(Records with modeling code)
+-------+
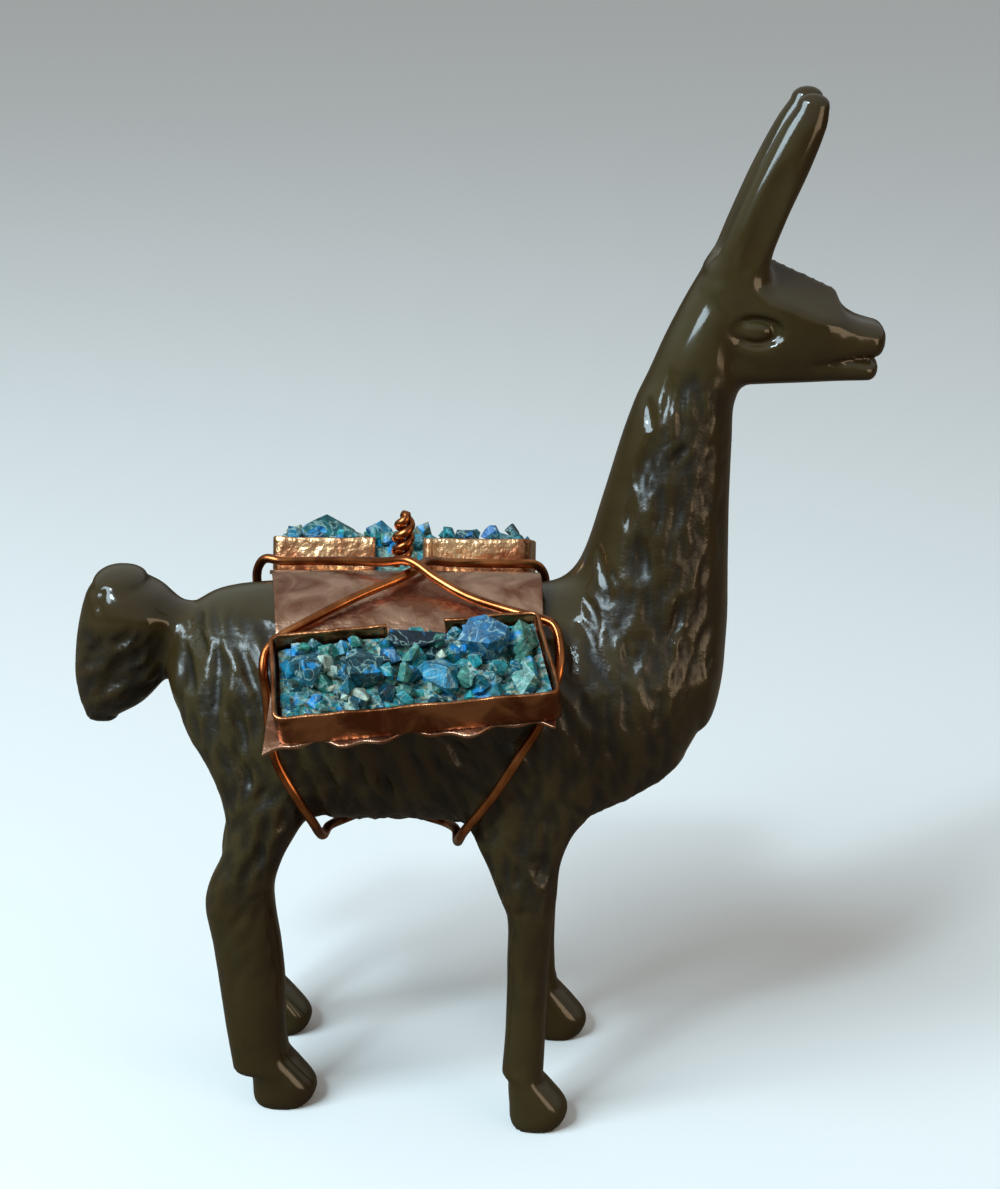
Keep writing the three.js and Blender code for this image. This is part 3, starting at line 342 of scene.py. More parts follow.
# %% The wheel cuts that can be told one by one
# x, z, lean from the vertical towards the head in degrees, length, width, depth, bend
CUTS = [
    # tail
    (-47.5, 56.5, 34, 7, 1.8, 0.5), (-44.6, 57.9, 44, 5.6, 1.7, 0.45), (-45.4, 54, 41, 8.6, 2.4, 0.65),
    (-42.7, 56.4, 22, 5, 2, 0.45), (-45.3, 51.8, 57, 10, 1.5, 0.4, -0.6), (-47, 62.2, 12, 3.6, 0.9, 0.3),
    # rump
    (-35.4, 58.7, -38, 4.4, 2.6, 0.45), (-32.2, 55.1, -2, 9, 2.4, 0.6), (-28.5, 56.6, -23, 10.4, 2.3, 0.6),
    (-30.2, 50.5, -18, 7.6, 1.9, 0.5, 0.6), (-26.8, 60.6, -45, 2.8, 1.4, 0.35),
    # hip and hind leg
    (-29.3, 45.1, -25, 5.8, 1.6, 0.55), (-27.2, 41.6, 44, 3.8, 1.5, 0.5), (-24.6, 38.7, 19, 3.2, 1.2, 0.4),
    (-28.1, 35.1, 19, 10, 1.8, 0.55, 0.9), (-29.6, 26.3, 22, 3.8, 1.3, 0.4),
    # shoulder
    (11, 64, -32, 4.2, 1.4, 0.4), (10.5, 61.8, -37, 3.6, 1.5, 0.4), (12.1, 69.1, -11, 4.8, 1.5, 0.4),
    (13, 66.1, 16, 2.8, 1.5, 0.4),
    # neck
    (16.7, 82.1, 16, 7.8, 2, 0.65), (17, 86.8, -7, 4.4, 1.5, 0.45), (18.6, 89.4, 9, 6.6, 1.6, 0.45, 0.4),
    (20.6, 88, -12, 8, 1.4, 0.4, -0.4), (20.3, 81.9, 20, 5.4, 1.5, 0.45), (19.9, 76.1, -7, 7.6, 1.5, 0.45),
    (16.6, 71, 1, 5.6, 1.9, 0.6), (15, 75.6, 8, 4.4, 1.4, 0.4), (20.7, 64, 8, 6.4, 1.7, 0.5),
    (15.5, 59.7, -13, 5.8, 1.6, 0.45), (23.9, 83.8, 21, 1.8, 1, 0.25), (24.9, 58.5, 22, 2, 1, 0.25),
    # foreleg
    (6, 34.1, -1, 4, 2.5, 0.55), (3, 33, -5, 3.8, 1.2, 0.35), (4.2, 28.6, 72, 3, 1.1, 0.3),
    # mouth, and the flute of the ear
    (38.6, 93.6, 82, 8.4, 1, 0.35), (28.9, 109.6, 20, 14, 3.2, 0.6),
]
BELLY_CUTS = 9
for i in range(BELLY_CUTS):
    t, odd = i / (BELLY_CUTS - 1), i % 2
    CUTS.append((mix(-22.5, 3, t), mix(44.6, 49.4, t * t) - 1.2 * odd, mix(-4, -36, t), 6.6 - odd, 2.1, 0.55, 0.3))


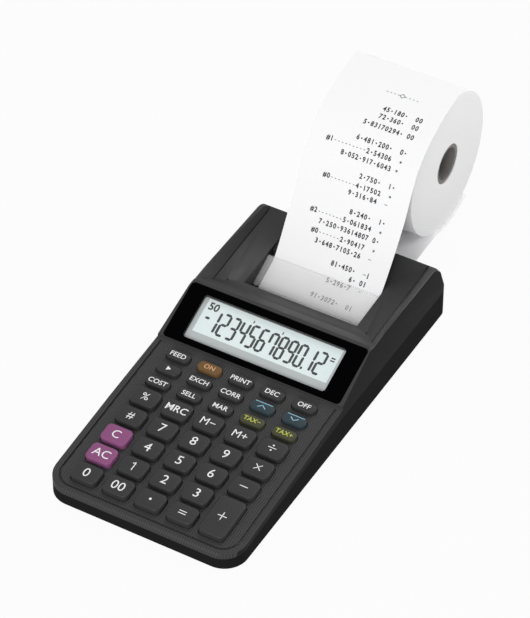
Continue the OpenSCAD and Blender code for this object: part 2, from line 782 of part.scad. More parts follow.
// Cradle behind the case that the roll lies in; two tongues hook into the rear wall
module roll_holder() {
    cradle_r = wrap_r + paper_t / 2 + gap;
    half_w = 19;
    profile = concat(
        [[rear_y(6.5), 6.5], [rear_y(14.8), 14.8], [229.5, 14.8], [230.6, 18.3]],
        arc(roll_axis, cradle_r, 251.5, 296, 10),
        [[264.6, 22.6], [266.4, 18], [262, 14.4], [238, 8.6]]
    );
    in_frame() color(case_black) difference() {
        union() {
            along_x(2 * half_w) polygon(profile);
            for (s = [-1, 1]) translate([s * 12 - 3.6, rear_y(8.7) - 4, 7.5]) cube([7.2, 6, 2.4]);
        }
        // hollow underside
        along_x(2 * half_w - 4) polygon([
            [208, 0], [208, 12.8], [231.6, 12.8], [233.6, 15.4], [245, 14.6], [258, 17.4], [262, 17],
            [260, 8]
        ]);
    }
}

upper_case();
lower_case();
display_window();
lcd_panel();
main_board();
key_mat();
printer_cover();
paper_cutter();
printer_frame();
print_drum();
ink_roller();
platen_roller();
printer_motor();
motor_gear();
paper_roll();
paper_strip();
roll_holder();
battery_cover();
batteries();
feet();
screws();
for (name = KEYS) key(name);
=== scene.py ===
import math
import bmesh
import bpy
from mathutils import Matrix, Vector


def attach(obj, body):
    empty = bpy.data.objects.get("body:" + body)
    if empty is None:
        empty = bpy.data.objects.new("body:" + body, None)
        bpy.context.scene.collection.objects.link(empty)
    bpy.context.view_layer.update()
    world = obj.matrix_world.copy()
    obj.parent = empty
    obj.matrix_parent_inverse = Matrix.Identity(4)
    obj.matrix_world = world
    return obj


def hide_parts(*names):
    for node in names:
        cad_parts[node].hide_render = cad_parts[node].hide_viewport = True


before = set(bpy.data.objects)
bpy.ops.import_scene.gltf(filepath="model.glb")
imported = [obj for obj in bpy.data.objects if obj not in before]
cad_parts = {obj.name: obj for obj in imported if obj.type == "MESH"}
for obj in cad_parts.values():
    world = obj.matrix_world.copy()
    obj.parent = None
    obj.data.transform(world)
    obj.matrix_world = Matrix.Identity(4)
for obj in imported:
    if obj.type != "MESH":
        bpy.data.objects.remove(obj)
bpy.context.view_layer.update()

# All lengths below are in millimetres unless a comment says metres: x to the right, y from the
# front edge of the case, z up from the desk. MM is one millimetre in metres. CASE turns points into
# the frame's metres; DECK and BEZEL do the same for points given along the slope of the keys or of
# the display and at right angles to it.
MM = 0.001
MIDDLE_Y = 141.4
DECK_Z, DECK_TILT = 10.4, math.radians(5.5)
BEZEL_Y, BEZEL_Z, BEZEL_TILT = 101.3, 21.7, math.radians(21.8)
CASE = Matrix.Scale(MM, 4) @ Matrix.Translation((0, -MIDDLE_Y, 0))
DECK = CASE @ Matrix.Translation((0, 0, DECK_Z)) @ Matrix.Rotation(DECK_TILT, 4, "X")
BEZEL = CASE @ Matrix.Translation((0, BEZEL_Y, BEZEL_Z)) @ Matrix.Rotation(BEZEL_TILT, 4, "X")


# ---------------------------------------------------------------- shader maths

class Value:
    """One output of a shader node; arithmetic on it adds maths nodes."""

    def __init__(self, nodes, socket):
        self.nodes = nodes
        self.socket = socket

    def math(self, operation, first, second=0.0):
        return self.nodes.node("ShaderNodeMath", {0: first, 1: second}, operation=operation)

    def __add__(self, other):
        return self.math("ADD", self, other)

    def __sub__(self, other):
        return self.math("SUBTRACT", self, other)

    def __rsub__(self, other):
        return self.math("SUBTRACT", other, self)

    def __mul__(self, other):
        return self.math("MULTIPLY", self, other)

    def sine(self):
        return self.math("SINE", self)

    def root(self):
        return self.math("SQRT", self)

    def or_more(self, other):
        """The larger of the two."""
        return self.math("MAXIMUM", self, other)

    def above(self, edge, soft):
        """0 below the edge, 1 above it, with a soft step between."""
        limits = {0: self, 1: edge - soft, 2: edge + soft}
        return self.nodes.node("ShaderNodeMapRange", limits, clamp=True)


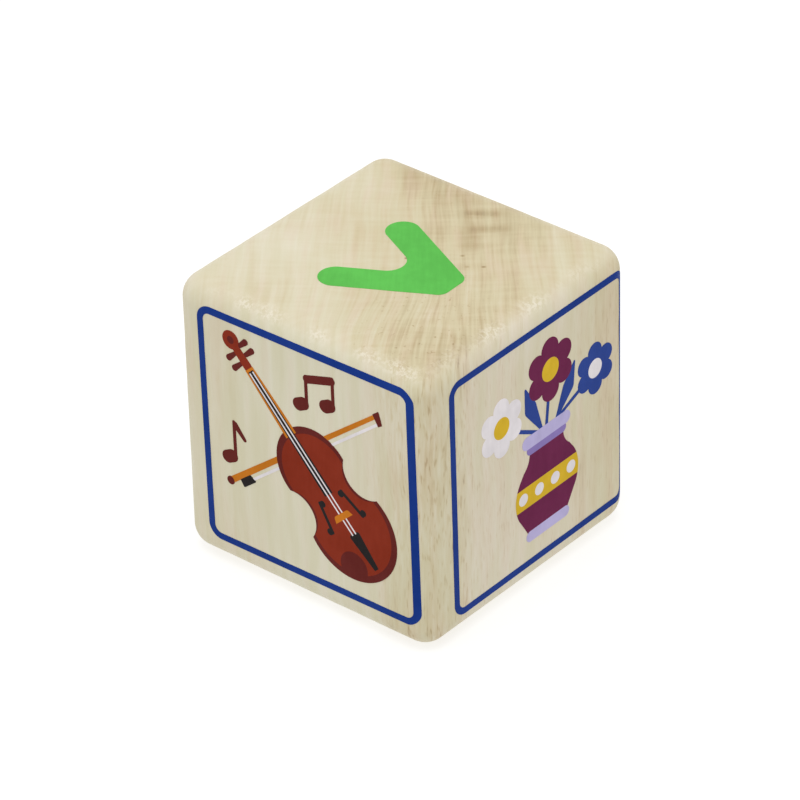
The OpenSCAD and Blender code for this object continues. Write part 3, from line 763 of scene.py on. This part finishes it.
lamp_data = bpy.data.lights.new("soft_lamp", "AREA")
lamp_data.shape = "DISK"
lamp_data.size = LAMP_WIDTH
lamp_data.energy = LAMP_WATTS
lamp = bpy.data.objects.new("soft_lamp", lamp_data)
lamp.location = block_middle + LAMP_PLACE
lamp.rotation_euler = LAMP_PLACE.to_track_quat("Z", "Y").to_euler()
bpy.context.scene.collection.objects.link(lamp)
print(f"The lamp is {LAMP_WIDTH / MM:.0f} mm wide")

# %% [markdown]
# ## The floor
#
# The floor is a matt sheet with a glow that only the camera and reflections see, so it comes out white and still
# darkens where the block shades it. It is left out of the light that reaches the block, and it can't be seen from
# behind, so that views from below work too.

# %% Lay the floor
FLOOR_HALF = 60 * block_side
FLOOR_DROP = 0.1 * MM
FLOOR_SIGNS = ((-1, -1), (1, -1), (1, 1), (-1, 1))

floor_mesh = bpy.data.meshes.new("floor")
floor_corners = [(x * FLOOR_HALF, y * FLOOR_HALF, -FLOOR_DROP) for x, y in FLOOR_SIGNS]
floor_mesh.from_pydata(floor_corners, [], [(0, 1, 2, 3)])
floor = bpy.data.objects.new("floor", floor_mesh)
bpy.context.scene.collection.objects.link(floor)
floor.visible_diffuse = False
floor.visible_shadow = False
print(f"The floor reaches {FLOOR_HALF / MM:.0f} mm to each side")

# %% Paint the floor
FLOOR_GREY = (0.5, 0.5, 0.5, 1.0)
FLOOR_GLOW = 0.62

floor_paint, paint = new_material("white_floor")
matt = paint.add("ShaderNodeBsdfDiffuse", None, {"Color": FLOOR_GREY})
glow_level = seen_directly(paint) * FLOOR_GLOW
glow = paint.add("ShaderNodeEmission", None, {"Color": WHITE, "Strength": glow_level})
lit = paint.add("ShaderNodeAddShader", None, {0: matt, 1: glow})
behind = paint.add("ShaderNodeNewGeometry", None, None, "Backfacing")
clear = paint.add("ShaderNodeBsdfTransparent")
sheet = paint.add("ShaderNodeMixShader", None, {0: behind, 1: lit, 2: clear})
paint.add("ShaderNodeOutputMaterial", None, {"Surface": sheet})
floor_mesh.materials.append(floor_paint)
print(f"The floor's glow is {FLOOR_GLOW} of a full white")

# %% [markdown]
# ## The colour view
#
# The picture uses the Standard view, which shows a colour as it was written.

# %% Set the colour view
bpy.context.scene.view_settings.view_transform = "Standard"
+-------+
● EXERCISE TASK:
Search the listing for the word "Identity". Copy every line in which it occurs.

● COMPLETE RESPONSE:
    obj.matrix_parent_inverse = Matrix.Identity(4)
    obj.matrix_world = Matrix.Identity(4)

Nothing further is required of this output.